Pinus cembra 'Tamangur'
Note in this blog that I have only mentioned the genus Pinus. I could easily have haggled over other genera, but hopefully I have made my point about the accuracy of plant names and their history – the purpose of the Encyclopedia. I also learned a lot as I perused the Pinus section late on last Sunday night. My Pinus cembra 'Tamansur' is actually 'Tamangur', a place name in Switzerland. Pinus mugo 'Yellow Tip' is correct, not my 'Yellow Point'. Furthermore I was surprised that a favorite pine, P. kwangtungensis, is now known as P. fenzeliana...and so on.
My reservations with the book are puny compared to the incredible achievement of author Derek Spicer. He has been collecting and propagating conifers since the late 1960's, and now owns Kilworth Conifers in Leicestershire, England. My head was swimming as I reviewed just the Pinus section, and it seems practically impossible that only one human compiled the entire Encyclopedia.
Latvian Aris Auders photographed almost everything in the Encyclopedia. He is also a conifer collector and garden designer. All of the photographs are numbered per garden location and my number is 13. Aris only spent two part-days here, and yet found dozens of plants that are included in the book. His perspective on the trees is unique: and though I might walk past a particular specimen every day, somehow he perceived it differently, and it is a treat to see my world through this artist's eyes.

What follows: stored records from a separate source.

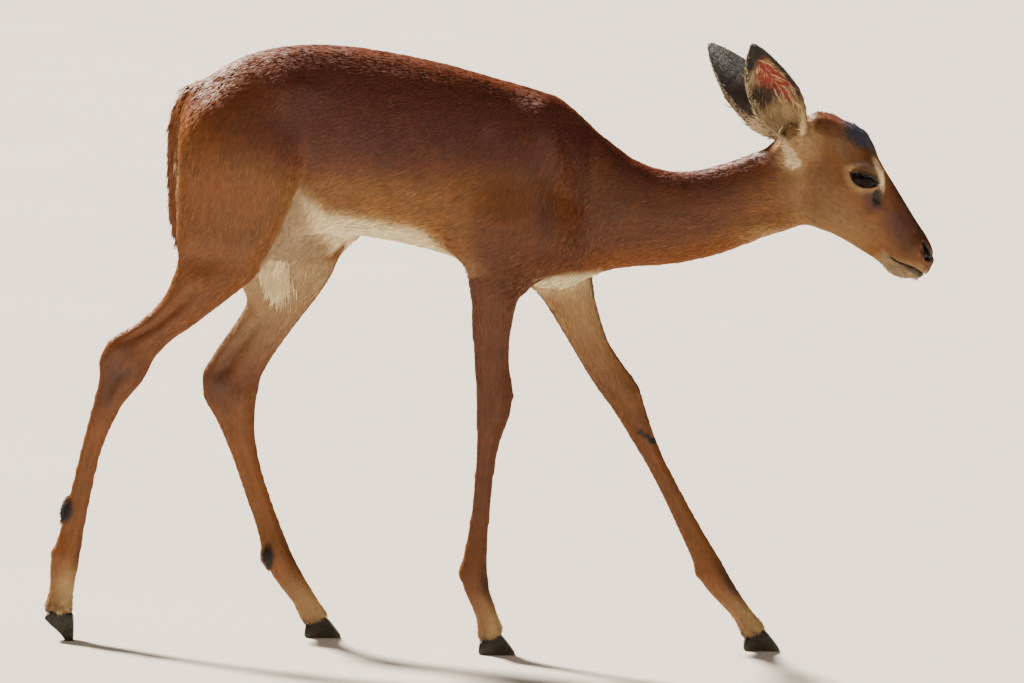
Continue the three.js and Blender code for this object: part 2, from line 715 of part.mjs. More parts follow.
add("trunk", trunk, finish.coat);
add("neck", neckSolid(), finish.coat);
add("head", head, finish.coat);
for (const [name, hand] of Object.entries(eyes)) add(name, eyeSolid(hand, 0), finish.eye);
for (const [name, spec] of Object.entries(EARS)) {
  add(name, earSolid(spec).subtract(headGrown).subtract(neckGrown), finish.coat);
}

const FLOOR = halfSpace([0, 0, 0], [0, 0, 1]);
for (const [name, foot] of Object.entries(FEET)) {
  const out = Math.sign(foot.at[1]);
  for (const [which, hand] of [["inner", -out], ["outer", out]]) {
    add(`hoof_${name}_${which}`, placed(clawSolid(hand), foot).intersect(FLOOR), finish.horn);
  }
  add(`leg_${name}`, legSolid(name).intersect(placed(overCoronet(), foot)), finish.coat);
}
add("tail", tailSolid(), finish.pale);

// The origin is on the ground under the middle of the whole.
const middle = new THREE.Box3().setFromObject(impala).getCenter(vec(0, 0, 0));
for (const mesh of impala.children) mesh.geometry.translate(-middle.x, -middle.y, 0);

export default impala;
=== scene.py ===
"""A young hornless impala, walking, at life size: skin, coat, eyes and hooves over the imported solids."""

import math

import bmesh
import bpy
import numpy as np
from bpy.props import FloatProperty, FloatVectorProperty, IntProperty, PointerProperty
from mathutils import Matrix, Vector
from mathutils.bvhtree import BVHTree


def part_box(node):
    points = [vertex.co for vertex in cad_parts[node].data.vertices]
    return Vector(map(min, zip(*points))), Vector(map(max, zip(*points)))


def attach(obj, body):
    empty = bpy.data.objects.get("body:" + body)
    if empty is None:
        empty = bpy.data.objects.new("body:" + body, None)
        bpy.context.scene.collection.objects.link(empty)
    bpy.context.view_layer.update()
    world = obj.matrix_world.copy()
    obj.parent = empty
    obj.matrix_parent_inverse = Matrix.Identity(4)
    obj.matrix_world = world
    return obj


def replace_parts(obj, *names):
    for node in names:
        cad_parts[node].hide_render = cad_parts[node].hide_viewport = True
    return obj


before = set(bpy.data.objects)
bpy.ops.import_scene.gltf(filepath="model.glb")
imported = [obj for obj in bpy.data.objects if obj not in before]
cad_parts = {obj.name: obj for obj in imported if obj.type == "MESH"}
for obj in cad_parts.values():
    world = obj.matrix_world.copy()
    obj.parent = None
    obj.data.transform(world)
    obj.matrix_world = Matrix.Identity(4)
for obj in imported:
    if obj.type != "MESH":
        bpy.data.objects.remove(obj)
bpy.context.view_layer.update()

bl_info = {
    "name": "Young impala",
    "version": (1, 0, 0),
    "blender": (4, 5, 0),
    "location": "View3D > Sidebar > Impala",
    "description": "Builds the skin, coat, eyes and hooves of a young impala over its packed solids",
    "category": "Object",
}

# ---------------------------------------------------------------- places, in drawn millimetres
MM = 1000.0  # to a metre
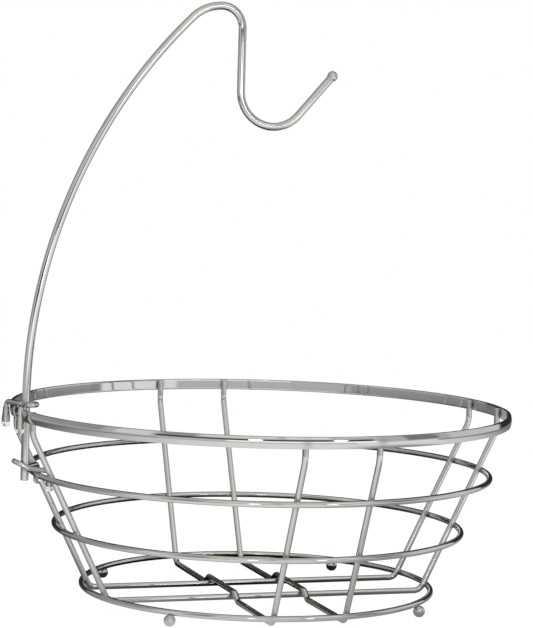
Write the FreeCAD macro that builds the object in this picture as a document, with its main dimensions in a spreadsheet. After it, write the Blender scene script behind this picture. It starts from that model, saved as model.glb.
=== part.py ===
import FreeCAD, Part
import math
import os
import Sketcher

# Chromed steel wire fruit bowl with a bent rod hanger that hooks over its rim.
# Millimetres, +Z up. The origin is on the bowl's axis, on the table. The hanger
# stands at -X, its rod bent in the XZ plane, and its fruit hook hangs over the axis.

SIZES = {
    # Bowl: a flat band for a rim, and three round wire rings below it on one cone
    "rim_diameter": 305.0,          # outside of the band
    "rim_top_height": 118.4,        # table to the top edge of the band
    "band_height": 6.8,
    "band_thickness": 2.4,          # at mid height, where the outer face bulges most
    "band_edge_thickness": 1.3,     # at the top and bottom edges
    "wire_diameter": 3.6,           # rings and long wires
    "base_ring_inset": 45.8,        # base ring's centre line inside the rim's outside
    "middle_ring_height": 44.6,     # centre line above the table
    "upper_ring_height": 79.0,
    "wall_angle": 25.3,             # wall off the vertical, degrees
    "weld_set_down": 0.3,           # how far crossed wires sink into each other at a weld
    # Long wires: rim to rim in one piece, down the wall and across the floor
    "pair_spacing": 44.0,
    "cross_floor_drop": 2.7,        # floor of a cross wire below the base ring's centre line
    "stepped_floor_drop": 3.9,      # and of a stepped wire, outside its step
    "rim_bend_radius": 15.0,
    "floor_bend_radius": 6.0,
    "step_bend_radius": 5.0,
    "step_run": 7.0,                # level length of the slope that lifts a stepped wire
    "step_clearance": 3.0,          # from the crossed wire's side to the top of the slope
    "rib_end_drop": 0.4,            # wire ends below the rim's top edge
    # Ball feet under the base ring
    "foot_ball_diameter": 7.0,
    "foot_outset": 2.2,             # ball's centre outside the ring's centre line
    "foot_set_down": 0.4,
    # Hanger: one bent rod
    "rod_diameter": 4.8,
    "rod_inset": 6.2,               # upright part of the rod inside the rim's outside
    "rod_foot_drop": 4.2,           # rod's lower end below the upper ring's centre line
    "arch_start_height": 121.8,     # where the upright part begins to bend
    "crown_height": 359.2,          # highest point of the rod's centre line
    "crown_outer_radius": 26.0,
    "crown_inner_radius": 13.0,
    "stem_offset": 18.5,            # hook's upright stem to the bowl's axis
    "hook_radius": 21.0,
    "hook_drop": 71.4,              # crown down to the hook's lowest point, centre lines
    "arm_angle": 41.2,              # hook's arm off the vertical, degrees
    "arm_length": 32.5,             # end of the hook's curve to the centre of its ball
    "hook_ball_diameter": 6.4,
    "hook_ball_socket": 1.6,        # depth to which the rod's end enters the ball
    # Clips: a U of thinner wire at each height, its two legs bent down
    "clip_wire_diameter": 3.0,
    "clip_bend_radius": 3.0,
    "clip_closed_reach": 6.4,       # rod's axis to the closed end of the U
    "clip_flare_start": 1.5,        # rod's axis to where the arms begin to spread
    "clip_weld_depth": 0.2,
    "clip_seat_gap": 0.05,
    "upper_leg_spread": 19.0,       # each leg from the rod's plane
    "upper_leg_length": 12.4,       # arm's centre line to the leg's bare end
    "upper_tip_length": 12.0,
    "lower_leg_spread": 16.0,
    "lower_leg_length": 9.2,
    "lower_tip_length": 8.8,
    "lower_closed_rise": 4.0,       # closed end of the lower U above its arms
    # Soft clear tips dipped onto the legs
    "tip_diameter": 5.4,
    "tip_top_wall": 0.4,
    "tip_end_thickness": 3.0,
}

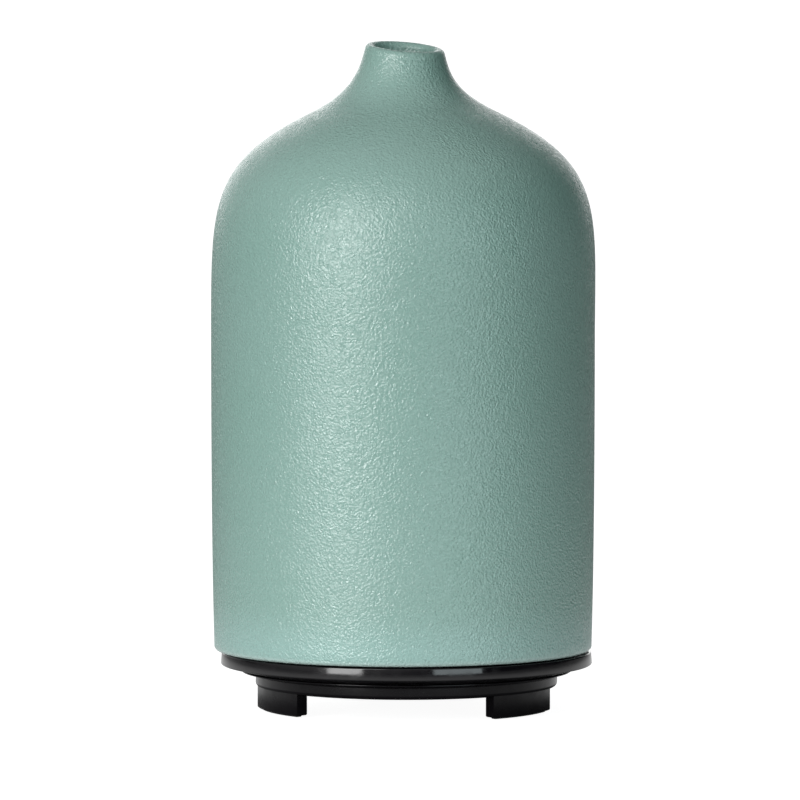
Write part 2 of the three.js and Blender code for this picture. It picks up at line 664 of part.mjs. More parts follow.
function addTransducer() {
  const discZ = TANK_UNDERSIDE_Z - 1.3;
  const halfDisc = 0.35;
  const halfGroove = halfDisc + GAP;
  const sealInnerR = 5.6;
  const sealOuterR = 10;
  const gasket = [
    new THREE.Vector2(sealInnerR, discZ - 1.7),
    new THREE.Vector2(sealOuterR, discZ - 1.7),
    new THREE.Vector2(sealOuterR, discZ + 1.6),
    new THREE.Vector2(sealInnerR, discZ + 1.6),
    new THREE.Vector2(sealInnerR, discZ + halfGroove),
    new THREE.Vector2(TRANSDUCER_R + GAP, discZ + halfGroove),
    new THREE.Vector2(TRANSDUCER_R + GAP, discZ - halfGroove),
    new THREE.Vector2(sealInnerR, discZ - halfGroove),
  ];
  const disc = postZ(TRANSDUCER_R, 0, 0, discZ - halfDisc, discZ + halfDisc, SMALL_SEGMENTS);
  add('transducer_disc', disc, discMetal);
  add('transducer_gasket', revolve(gasket, SMALL_SEGMENTS), paleRubber);
  const holes = [];
  for (let i = 0; i < 3; i += 1) {
    const place = orbit(CLAMP_SCREW_ORBIT, (i + 0.5) * THIRD_TURN);
    holes.push(postZ(PILOT_R, place.x, place.y, 30, 40, 10));
    add(`transducer_screw_${i + 1}`,
      screw(place.x, place.y, 1.9, 33.8, 35, 0.8, 39.6), screwSteel);
  }
  const clampTopZ = TANK_UNDERSIDE_Z - 3 - GAP;
  const clamp = ring(5.2, CLAMP_R, clampTopZ - 1.4, clampTopZ, SMALL_SEGMENTS);
  add('transducer_clamp', carve(clamp, [], holes), connectorCream);
}

function addFan() {
  add('fan_frame', fanFrame(), fanBlack, 0, FAN_Y);
  add('fan_rotor', fanRotor(), fanBlack, 0, FAN_Y);
  const shaft = postZ(0.8, 0, 0, FAN_BOTTOM_Z + 0.8, FAN_TOP_Z - 1.2, 12);
  const bearing = ring(0.95, 1.6, FAN_BOTTOM_Z + 3.2, FAN_TOP_Z - 1.2, 14);
  const stator = ring(2.9, 5.8, FAN_BOTTOM_Z + 3.4, FAN_TOP_Z - 1.9, 20);
  add('fan_shaft', shaft, screwSteel, 0, FAN_Y);
  add('fan_bearing', bearing, brass, 0, FAN_Y);
  add('fan_stator', stator, copper, 0, FAN_Y);
  for (const side of [-1, 1]) {
    const x = side * FAN_SCREW_OFFSET;
    add(`fan_screw_${side < 0 ? 1 : 2}`, fanScrew(x, FAN_Y + x), screwSteel);
  }
}

function fanScrew(x, y) {
  const head = postZ(2.3, x, y, FAN_TOP_Z + GAP, FAN_TOP_Z + 1.7);
  const shank = postZ(SCREW_R, x, y, FLOOR_TOP_Z - 1.1, FAN_TOP_Z + 0.5, 10);
  return carve(head, [shank], []);
}

function addBoards() {
  add('main_pcb', mainBoard(), boardGreen);
  add('controller_chip', box(-6, 4, -17, -11, PART_BOTTOM_Z, PCB_TOP_Z + 2), componentBlack);
  add('boost_inductor', inductor(-14, -16), componentBlack);
  add('filter_inductor', inductor(-13, 7), componentBlack);
  const can = postZ(4, 0, 0, PART_BOTTOM_Z, PCB_TOP_Z + 9, 20);
  add('capacitor', can, aluminium, 5, 22);
  add('mosfet', box(12.4, 17.3, -5, 5, PART_BOTTOM_Z, PCB_TOP_Z + 4.6), componentBlack);
  add('heat_sink', heatSink(), aluminium);
  const fanSocket = box(-18, -11, -2.5, 2.5, PCB_BOTTOM_Z - 4, PCB_BOTTOM_Z - GAP);
  const transducerSocket = box(-3.5, 3.5, -24.5, -19.5, PART_BOTTOM_Z, PCB_TOP_Z + 4.5);
  add('fan_connector', fanSocket, connectorCream);
  add('transducer_connector', transducerSocket, connectorCream);
  for (const side of [-1, 1]) {
    const post = orbit(PCB_SCREW_ORBIT, (side * THIRD_TURN) / 2);
    const name = side < 0 ? 1 : 2;
    const headTopZ = PCB_BOTTOM_Z - GAP;
    add(`pcb_screw_${name}`,
      screw(post.x, post.y, 2.2, headTopZ - 1.4, headTopZ, SCREW_R, 32), screwSteel);
    const word = side < 0 ? 'left' : 'right';
    const window = postZ(WINDOW_R, 0, 0, TANK_UNDERSIDE_Z - 0.2, TANK_FLOOR_Z + 0.6, 20);
    add(`led_${word}`, led(), clearPlastic, side * LED_X, LED_Y);
    add(`led_window_${word}`, window, clearPlastic, side * LED_X, LED_Y);
  }
}

function addControls() {
  add('control_board', controlBoard(), boardGreen);
  add('board_header', box(-5, 5, 23, 25.4, 17, 23.7), componentBlack);
  add('dc_jack', dcJack(), componentBlack);
  add('dc_jack_pin', postY(1, 0, CONTROL_Z, 24.3, 34.3, 12), screwSteel);
  for (const [name, x] of [['mist', BUTTON_X], ['light', -BUTTON_X]]) {
    add(`${name}_switch`, tactSwitch(), componentBlack, x, 0, CONTROL_Z);
    add(`${name}_plunger`, postY(1.6, 0, 0, 28.8, 31.3, 16), connectorCream, x, 0, CONTROL_Z);
    add(`${name}_button`, button(), glossBlack, x, 0, CONTROL_Z);
  }
}

function addWires() {
  for (const side of [-1, 1]) {
    const name = side < 0 ? 1 : 2;
    const material = side < 0 ? wireRed : wireBlack;
    const transducerLead = [
      new THREE.Vector3(side * 2.4, 0, 37.9),
      new THREE.Vector3(side * 2.4, -1, 34),
      new THREE.Vector3(side * 2, -10, 32.2),
      new THREE.Vector3(side * 1.6, -19, 32.6),
      new THREE.Vector3(side * 1.6, -22, 30.6),
    ];
    add(`transducer_lead_${name}`, wire(transducerLead, 0.6, 12), material);
    const fanLead = [
      new THREE.Vector3(-14.5 + side * 0.8, -9, 19.2),
      new THREE.Vector3(-14.5 + side * 0.8, -6, 21.4),
      new THREE.Vector3(-14.5 + side * 0.8, -2.9, 22),
    ];
    add(`fan_lead_${name}`, wire(fanLead, 0.5, 8), material);
    const powerLead = [
      new THREE.Vector3(side * 2, 21.6, CONTROL_Z + 1),
      new THREE.Vector3(side * 2.4, 20.9, CONTROL_Z + 5),
      new THREE.Vector3(side * 4, 19, 17),
      new THREE.Vector3(side * 4, 18.6, PCB_BOTTOM_Z - 0.4),
    ];
    add(`power_lead_${name}`, wire(powerLead, 0.7, 10), material);
  }
}

function addHousingScrews() {
  for (let i = 0; i < 3; i += 1) {
    const boss = orbit(BOSS_ORBIT, i * THIRD_TURN);
    add(`housing_screw_${i + 1}`,
      screw(boss.x, boss.y, 2.3, SKIRT_BOTTOM_Z - 0.3, SKIRT_BOTTOM_Z + 0.9, SCREW_R, 20),
      screwSteel);
  }
}

addHousings();
addTransducer();
addFan();
addBoards();
addControls();
addWires();
addHousingScrews();

export default diffuser;
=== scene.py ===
"""An essential oil diffuser: a sage-glazed ceramic cover over a gloss-black base, which holds the
tank, the lid, the fan and the electronics."""

import json
import math

import bmesh
import bpy
from mathutils import Matrix, Vector


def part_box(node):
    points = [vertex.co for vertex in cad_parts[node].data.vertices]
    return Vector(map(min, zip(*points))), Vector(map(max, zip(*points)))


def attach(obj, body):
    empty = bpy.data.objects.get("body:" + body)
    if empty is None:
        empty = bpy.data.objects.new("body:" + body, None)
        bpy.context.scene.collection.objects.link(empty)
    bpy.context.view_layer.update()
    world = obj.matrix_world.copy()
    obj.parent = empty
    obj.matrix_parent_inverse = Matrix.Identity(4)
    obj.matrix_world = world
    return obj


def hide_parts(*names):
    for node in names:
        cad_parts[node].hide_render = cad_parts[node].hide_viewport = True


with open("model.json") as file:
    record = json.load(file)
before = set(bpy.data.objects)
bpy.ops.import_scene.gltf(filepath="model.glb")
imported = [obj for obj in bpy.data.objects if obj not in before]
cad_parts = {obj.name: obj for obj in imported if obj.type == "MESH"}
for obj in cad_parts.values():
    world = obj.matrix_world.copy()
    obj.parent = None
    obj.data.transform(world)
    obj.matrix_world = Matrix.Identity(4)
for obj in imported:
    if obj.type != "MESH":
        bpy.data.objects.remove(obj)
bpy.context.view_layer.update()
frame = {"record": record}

# Camera and stage. Azimuths are counted from the front, -Y, towards +X, in degrees.
VIEW_AZIMUTH = 5.6
CAMERA_DISTANCE = 3.0
CAMERA_HEIGHT = 0.309
AIM_HEIGHT = 0.0772
AIM_SHIFT = -0.0016
FRAME_WIDTH = 0.2
SENSOR_WIDTH = 36.0

# Ceramic cover
COVER_RADIUS = 0.04796
COVER_AXIS = (-0.00085, -0.00008)
COVER_WALL = 0.0042
COVER_FOOT_STEP = 0.0018
FOOT_ROUND = 0.0011
SHOULDER_HEIGHT = 0.092
SHOULDER_HANDLES = (0.034, 0.030)
NECK_RADIUS = 0.023
NECK_HEIGHT = 0.1493
NECK_ANGLE = math.radians(26)
NECK_HANDLE = 0.012
MOUTH_RADIUS = 0.0073
LIP_ROUND = 0.00135
LIP_HEIGHT = 0.16428
RIM_SLOPE = (-0.091, 0.079)
NECK_LEAN = (0.0005, 0.00005)

# Housings
SKIRT_RADIUS = 0.03775
SKIRT_BOTTOM = 0.0056
CONE_BOTTOM = 0.00845
SPLIT_HEIGHT = 0.0097
SPLIT_RADIUS = 0.0412
FLOOR_TOP = 0.0082
SHELL_INNER = 0.0366
FLANGE_BOTTOM = 0.0111
FLANGE_DRAFT = 0.0002
FLANGE_EDGE = 0.00035
FLANGE_TOP = 0.0143
LOCATING_RADIUS = 0.042
LOCATING_TOP = 0.018
TANK_OUTER = 0.039
TANK_INNER = 0.0362
TANK_RIM = 0.076
TANK_FLOOR = 0.0434
TANK_UNDERSIDE = 0.040
FOOT_OUTER = 0.0374
FOOT_INNER = 0.034
FOOT_HALF_ANGLE = 19.0
THIRD_TURN = 120.0
BOSS_ORBIT = 0.0315
BOARD_SCREW_ORBIT = 0.028
CLAMP_SCREW_ORBIT = 0.0126
PILOT_RADIUS = 0.0011
CONTROL_HEIGHT = 0.0056
BUTTON_X = 0.0094
FAN_Y = -0.003
FAN_SCREW = 0.012
GAP = 0.0003
SIDES = ((-1, "left"), (1, "right"))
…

Mr. Auders showed me another of his publications when he was here – I got to borrow it for the night. It was filled with his wife's paintings, for Agija Auders is a renowned artist, and she was the design director for the Encyclopedia. I cheekily told Aris that I liked his wife's work more than his, and actually I do. The bonus of the Encyclopedia is that at the beginning of each of the two volumes is one of her paintings. Volume One presented Moonlight Garden, oil on canvas, 2006 and Volume Two featured White Garden, oil on canvas, 2011. I can't copy those of course, but if you search for her on the internet you will understand my admiration. Hmm...a trip to Latvia in the spring?